Check each line of the listing for the word "names" and report how many lines contain it, giving nothing but the number.

▸ Dataset rows
____

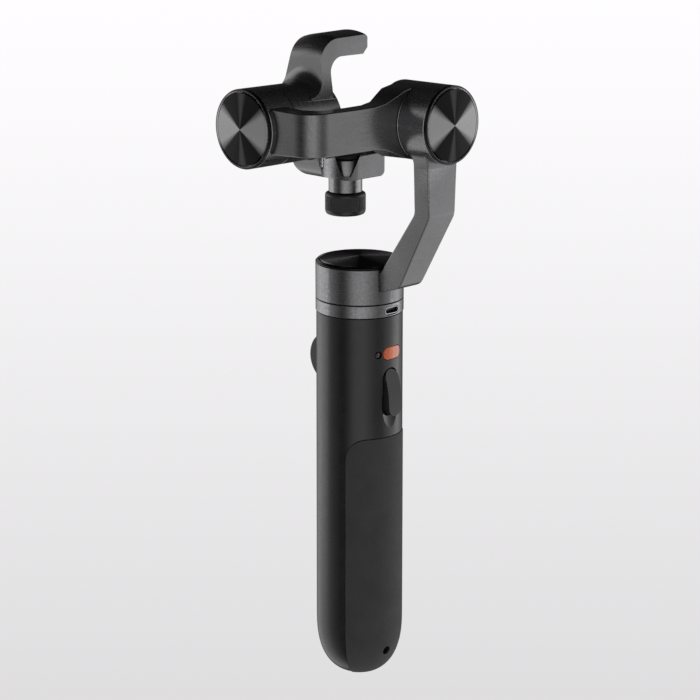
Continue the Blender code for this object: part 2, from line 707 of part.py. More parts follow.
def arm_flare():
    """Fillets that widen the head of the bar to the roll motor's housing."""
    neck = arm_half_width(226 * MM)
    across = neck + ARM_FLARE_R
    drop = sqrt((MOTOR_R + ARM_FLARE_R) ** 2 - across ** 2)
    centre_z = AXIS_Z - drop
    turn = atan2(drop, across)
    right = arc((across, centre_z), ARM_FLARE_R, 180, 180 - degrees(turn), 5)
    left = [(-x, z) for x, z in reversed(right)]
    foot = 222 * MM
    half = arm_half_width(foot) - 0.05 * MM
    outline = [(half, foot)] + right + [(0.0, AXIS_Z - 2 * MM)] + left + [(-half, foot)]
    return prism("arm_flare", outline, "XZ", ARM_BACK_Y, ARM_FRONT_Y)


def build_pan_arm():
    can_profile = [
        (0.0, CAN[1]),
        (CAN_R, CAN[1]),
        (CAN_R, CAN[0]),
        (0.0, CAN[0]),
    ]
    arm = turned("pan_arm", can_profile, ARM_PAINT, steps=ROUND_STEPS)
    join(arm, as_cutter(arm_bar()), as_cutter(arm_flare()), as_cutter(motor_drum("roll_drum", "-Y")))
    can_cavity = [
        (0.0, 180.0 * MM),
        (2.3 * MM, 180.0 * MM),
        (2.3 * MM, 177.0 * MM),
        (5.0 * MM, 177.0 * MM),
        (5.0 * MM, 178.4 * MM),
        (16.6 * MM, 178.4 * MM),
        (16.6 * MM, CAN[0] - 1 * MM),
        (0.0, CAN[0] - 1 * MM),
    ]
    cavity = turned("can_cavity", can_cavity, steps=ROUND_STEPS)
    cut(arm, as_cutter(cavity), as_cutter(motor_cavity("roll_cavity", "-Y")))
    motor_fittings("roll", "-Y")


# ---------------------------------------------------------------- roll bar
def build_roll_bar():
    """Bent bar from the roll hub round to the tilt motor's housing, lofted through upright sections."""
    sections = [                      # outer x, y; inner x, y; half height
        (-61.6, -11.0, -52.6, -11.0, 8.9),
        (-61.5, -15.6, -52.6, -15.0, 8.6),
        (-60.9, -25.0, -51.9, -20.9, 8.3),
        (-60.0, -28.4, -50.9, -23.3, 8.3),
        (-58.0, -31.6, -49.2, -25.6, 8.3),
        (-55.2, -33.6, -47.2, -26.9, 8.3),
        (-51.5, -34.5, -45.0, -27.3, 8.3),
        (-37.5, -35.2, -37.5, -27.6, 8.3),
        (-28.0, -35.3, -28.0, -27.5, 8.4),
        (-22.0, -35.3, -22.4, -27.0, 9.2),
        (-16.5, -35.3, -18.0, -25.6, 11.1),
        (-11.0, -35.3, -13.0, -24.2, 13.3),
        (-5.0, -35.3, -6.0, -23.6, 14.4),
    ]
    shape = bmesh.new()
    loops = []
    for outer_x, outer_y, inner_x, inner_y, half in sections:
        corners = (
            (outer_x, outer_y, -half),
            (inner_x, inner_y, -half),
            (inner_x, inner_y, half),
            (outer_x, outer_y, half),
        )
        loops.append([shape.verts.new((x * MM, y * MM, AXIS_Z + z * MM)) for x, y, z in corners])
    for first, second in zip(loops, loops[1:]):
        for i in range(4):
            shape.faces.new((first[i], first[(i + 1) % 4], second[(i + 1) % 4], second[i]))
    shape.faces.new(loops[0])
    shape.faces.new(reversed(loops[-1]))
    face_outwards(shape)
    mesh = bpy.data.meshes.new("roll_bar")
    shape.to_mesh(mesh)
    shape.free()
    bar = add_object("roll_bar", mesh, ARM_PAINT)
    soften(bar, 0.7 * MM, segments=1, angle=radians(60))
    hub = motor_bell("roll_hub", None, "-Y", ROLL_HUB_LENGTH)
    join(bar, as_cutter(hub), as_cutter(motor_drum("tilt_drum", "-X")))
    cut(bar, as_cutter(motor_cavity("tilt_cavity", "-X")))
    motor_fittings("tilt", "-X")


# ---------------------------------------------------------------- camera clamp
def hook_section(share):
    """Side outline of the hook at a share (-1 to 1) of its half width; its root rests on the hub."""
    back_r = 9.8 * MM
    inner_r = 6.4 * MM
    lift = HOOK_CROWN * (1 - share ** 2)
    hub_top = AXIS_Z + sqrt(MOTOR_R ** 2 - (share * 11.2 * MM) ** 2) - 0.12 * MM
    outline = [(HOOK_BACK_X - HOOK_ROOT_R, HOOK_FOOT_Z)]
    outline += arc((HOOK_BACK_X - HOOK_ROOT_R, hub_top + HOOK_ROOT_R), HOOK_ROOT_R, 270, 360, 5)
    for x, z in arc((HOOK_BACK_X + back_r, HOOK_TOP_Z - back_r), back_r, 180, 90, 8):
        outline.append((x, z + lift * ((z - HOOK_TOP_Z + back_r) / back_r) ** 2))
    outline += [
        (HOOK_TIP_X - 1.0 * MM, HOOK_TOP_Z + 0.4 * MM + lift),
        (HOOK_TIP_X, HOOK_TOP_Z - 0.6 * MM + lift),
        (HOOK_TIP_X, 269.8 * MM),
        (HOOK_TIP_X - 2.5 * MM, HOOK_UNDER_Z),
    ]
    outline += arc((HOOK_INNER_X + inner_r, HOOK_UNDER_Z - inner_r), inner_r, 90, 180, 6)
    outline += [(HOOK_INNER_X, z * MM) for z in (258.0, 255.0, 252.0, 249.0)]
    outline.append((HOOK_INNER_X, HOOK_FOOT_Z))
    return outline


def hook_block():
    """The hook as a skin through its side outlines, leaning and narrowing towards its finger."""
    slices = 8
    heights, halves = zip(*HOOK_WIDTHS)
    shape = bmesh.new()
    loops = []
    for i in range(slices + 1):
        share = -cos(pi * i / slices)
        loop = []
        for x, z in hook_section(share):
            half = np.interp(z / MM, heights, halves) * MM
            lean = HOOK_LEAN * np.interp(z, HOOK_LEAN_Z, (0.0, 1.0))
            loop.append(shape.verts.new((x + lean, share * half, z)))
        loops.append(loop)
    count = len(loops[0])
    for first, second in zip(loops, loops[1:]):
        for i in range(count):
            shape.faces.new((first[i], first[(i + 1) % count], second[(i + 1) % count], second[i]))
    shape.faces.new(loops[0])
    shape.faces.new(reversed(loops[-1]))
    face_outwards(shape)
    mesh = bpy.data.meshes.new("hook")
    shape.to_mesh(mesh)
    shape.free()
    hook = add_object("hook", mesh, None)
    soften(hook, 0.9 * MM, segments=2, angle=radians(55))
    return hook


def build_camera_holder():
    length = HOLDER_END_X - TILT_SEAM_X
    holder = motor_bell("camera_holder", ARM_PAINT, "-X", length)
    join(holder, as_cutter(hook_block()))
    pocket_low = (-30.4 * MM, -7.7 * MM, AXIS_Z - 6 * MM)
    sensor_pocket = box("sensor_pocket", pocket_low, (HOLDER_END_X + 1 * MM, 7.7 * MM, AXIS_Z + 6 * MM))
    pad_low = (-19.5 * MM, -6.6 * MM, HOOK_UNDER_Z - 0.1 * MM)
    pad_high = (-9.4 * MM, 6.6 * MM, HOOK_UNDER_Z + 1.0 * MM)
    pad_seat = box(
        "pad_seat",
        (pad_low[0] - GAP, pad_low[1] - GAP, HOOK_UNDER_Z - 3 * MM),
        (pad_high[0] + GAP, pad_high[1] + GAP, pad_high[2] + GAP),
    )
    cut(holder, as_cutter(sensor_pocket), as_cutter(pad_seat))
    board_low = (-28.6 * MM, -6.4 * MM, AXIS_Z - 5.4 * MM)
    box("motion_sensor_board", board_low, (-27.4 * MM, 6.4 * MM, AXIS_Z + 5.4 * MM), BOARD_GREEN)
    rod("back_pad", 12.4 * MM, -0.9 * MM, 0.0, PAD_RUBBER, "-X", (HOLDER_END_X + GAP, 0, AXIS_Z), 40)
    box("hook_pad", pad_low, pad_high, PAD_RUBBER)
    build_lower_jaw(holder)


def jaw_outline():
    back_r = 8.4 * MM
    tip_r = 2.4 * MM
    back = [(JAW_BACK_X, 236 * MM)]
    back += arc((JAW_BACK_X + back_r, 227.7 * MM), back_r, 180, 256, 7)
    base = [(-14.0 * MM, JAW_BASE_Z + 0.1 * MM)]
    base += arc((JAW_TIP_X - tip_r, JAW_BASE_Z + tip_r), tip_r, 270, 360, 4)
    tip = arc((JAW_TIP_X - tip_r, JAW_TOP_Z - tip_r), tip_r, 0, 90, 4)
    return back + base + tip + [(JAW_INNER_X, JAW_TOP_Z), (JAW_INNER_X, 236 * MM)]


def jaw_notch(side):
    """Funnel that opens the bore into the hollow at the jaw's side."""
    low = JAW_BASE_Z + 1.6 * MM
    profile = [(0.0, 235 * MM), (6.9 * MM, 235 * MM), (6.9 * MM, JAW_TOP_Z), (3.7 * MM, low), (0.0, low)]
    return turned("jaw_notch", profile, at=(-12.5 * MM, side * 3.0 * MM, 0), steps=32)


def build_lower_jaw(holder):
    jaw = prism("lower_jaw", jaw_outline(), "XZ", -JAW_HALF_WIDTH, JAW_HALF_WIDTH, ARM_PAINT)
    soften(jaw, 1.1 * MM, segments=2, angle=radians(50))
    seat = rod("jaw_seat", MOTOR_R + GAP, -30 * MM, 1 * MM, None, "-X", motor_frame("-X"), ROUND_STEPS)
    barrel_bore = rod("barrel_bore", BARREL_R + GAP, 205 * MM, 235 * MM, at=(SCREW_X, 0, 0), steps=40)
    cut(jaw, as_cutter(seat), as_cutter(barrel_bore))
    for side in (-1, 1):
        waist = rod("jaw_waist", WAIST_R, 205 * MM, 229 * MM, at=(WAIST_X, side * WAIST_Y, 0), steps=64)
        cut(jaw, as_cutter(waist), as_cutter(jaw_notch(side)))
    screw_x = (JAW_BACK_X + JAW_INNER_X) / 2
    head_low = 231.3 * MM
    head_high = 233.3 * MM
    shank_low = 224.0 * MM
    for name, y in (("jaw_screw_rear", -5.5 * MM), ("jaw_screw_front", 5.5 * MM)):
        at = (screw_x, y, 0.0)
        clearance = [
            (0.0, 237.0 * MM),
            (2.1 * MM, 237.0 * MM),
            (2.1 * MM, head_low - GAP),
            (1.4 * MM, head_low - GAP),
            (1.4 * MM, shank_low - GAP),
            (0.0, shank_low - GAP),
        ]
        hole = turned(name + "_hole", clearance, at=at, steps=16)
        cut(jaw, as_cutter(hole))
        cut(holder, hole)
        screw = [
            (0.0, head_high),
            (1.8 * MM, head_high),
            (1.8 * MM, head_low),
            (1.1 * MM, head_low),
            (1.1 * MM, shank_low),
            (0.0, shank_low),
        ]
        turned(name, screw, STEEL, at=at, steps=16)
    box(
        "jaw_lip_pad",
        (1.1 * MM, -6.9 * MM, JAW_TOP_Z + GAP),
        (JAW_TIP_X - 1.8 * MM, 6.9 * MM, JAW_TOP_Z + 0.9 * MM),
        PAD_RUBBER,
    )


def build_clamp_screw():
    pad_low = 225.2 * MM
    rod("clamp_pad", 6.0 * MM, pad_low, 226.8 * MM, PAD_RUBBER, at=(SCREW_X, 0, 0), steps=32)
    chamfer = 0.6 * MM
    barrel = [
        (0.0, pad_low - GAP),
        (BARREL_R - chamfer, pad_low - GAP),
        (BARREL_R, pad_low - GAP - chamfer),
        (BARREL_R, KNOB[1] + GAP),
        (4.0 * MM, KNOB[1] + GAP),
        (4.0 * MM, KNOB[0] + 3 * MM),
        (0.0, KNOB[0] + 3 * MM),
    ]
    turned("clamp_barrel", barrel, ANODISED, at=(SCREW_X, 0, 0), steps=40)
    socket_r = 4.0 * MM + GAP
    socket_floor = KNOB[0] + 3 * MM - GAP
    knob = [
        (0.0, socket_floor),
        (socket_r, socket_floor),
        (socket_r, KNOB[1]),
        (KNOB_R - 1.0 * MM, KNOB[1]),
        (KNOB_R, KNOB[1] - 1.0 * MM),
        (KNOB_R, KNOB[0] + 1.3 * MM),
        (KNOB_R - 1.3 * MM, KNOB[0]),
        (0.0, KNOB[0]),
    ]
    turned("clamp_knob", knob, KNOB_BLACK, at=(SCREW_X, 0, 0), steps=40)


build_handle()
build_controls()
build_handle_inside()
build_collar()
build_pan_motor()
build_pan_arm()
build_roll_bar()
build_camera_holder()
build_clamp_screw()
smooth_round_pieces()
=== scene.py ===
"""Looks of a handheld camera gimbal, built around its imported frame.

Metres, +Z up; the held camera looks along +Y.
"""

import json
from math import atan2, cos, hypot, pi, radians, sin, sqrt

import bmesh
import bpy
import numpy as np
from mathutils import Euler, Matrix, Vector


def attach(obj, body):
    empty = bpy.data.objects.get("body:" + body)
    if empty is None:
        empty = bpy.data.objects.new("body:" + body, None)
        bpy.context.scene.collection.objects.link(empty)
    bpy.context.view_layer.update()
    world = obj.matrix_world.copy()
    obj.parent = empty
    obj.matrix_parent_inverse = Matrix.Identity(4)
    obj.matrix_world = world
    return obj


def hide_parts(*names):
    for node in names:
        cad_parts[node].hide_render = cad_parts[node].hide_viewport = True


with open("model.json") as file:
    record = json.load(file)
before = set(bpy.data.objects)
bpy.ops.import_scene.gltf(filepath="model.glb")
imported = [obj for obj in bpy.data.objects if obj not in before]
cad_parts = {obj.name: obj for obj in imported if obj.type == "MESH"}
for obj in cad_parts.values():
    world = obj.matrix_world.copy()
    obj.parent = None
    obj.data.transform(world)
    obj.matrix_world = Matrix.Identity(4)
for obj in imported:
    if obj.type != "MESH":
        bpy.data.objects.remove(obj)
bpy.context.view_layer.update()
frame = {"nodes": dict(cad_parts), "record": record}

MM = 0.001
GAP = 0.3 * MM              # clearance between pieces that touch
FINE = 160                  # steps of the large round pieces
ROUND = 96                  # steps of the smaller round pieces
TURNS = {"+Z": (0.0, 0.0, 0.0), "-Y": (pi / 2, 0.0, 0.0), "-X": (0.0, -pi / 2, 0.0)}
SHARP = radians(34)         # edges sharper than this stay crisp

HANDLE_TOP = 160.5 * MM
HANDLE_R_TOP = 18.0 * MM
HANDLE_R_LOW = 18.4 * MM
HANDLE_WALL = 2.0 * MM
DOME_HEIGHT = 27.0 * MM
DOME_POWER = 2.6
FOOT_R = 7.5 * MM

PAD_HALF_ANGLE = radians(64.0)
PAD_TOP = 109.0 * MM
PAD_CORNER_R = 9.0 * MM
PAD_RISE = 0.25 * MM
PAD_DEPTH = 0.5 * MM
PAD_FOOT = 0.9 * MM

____

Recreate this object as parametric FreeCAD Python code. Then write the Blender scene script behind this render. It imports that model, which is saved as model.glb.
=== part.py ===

____

▸ Exercise response
2